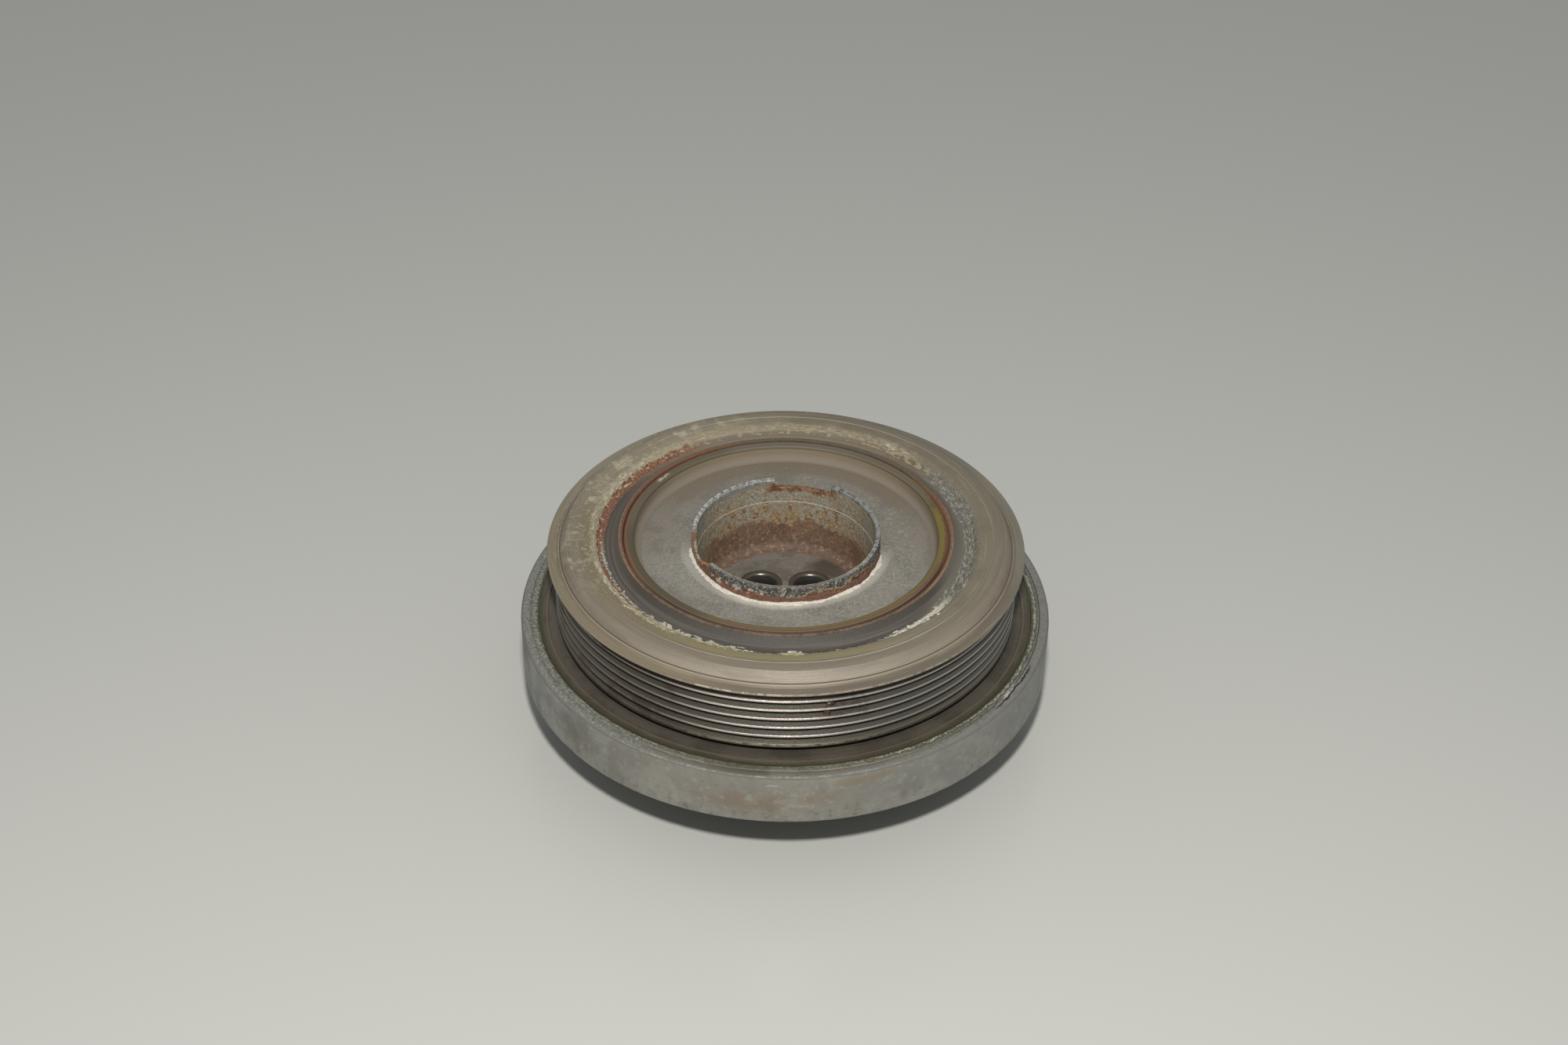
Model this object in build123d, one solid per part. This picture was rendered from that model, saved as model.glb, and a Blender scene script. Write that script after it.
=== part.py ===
from build123d import *
from math import radians, tan
import os

# Crankshaft belt pulley with a torsional vibration damper (harmonic balancer).
# Millimetres. The crank axis is Z. The rear end of the hub's neck lies on Z = 0 and the
# front, the side that faces away from the engine, points to +Z.
# Every piece but the hub's bolt holes and rim gaps is a turned form, drawn as a half
# section of (radius, height) corners and revolved about Z.

# ---- belt grooves: the standard PK belt profile -------------------------------------
groove_count = 6
groove_pitch = 3.56
groove_depth = 2.7
groove_angle = 40.0              # between the two flanks of a groove, degrees
crest_land = 0.7                 # width of the flat that is left between two grooves

# ---- belt pulley ---------------------------------------------------------------------
pulley_radius = 78.0             # over the crests
flange_height = 2.33             # guide flange at the front, above the crests
flange_edge = 0.7                # thickness of that flange at its outer edge
rear_lip = 1.35                  # plain rim behind the last groove, measured over the crests
rim_wall = 3.6                   # metal between the groove bottoms and the rim's bore
flange_land = 3.3                # radial width of the flat band on the guide flange
land_step = 1.3                  # height from that band to the foot of the cone
cone_width = 2.3                 # radial width of the cone that climbs to the face
face_rise = 4.55                 # height of the face above the guide flange
face_wall = 4.0                  # thickness of the pulley's front wall
face_ring = 4.0                  # radial width of the raised turned ring on the face
ring_rise = 0.2                  # height of that ring
crown_drop = 1.8                 # how far the crown rolls down to the rubber
crown_roll = 2.6                 # radius of that roll
tube_wall = 2.6                  # inner tube that the rubber is bonded to
tube_length = 18.5               # length of the tube below the front wall
corner = 0.4                     # broken edges on turned pieces

# ---- plain bearing under the rim -----------------------------------------------------
bush_wall = 1.9
bush_flange = 2.0                # thickness of the bush's flange
cup_rim_wall = 3.0               # upstanding rim of the bearing cup
cup_base = 2.5                   # base of the bearing cup
cup_bend = 2.0                   # inside bend between that base and the rim
tube_clearance = 0.9             # radial gap between the cup's rim and the pulley's tube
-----
> _Exercise_
Please restate the whole listing word for word.

> _Solution to this problem_
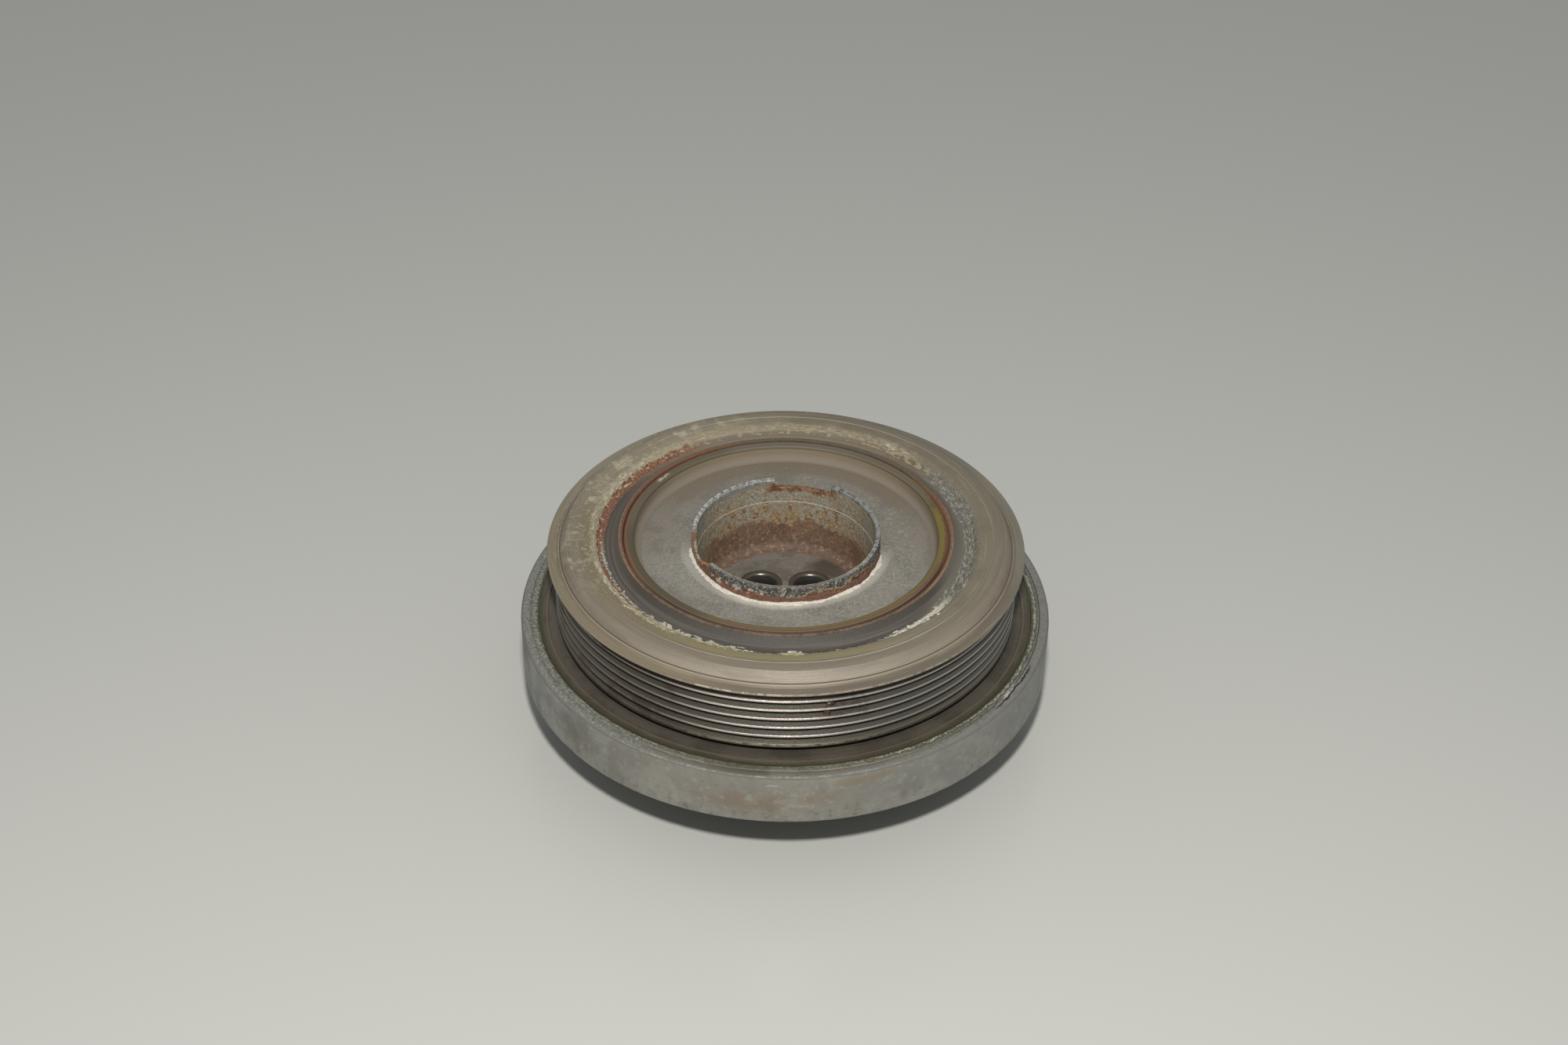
Model this object in build123d, one solid per part. This picture was rendered from that model, saved as model.glb, and a Blender scene script. Write that script after it.
=== part.py ===
from build123d import *
from math import radians, tan
import os

# Crankshaft belt pulley with a torsional vibration damper (harmonic balancer).
# Millimetres. The crank axis is Z. The rear end of the hub's neck lies on Z = 0 and the
# front, the side that faces away from the engine, points to +Z.
# Every piece but the hub's bolt holes and rim gaps is a turned form, drawn as a half
# section of (radius, height) corners and revolved about Z.

# ---- belt grooves: the standard PK belt profile -------------------------------------
groove_count = 6
groove_pitch = 3.56
groove_depth = 2.7
groove_angle = 40.0              # between the two flanks of a groove, degrees
crest_land = 0.7                 # width of the flat that is left between two grooves

# ---- belt pulley ---------------------------------------------------------------------
pulley_radius = 78.0             # over the crests
flange_height = 2.33             # guide flange at the front, above the crests
flange_edge = 0.7                # thickness of that flange at its outer edge
rear_lip = 1.35                  # plain rim behind the last groove, measured over the crests
rim_wall = 3.6                   # metal between the groove bottoms and the rim's bore
flange_land = 3.3                # radial width of the flat band on the guide flange
land_step = 1.3                  # height from that band to the foot of the cone
cone_width = 2.3                 # radial width of the cone that climbs to the face
face_rise = 4.55                 # height of the face above the guide flange
face_wall = 4.0                  # thickness of the pulley's front wall
face_ring = 4.0                  # radial width of the raised turned ring on the face
ring_rise = 0.2                  # height of that ring
crown_drop = 1.8                 # how far the crown rolls down to the rubber
crown_roll = 2.6                 # radius of that roll
tube_wall = 2.6                  # inner tube that the rubber is bonded to
tube_length = 18.5               # length of the tube below the front wall
corner = 0.4                     # broken edges on turned pieces

# ---- plain bearing under the rim -----------------------------------------------------
bush_wall = 1.9
bush_flange = 2.0                # thickness of the bush's flange
cup_rim_wall = 3.0               # upstanding rim of the bearing cup
cup_base = 2.5                   # base of the bearing cup
cup_bend = 2.0                   # inside bend between that base and the rim
tube_clearance = 0.9             # radial gap between the cup's rim and the pulley's tube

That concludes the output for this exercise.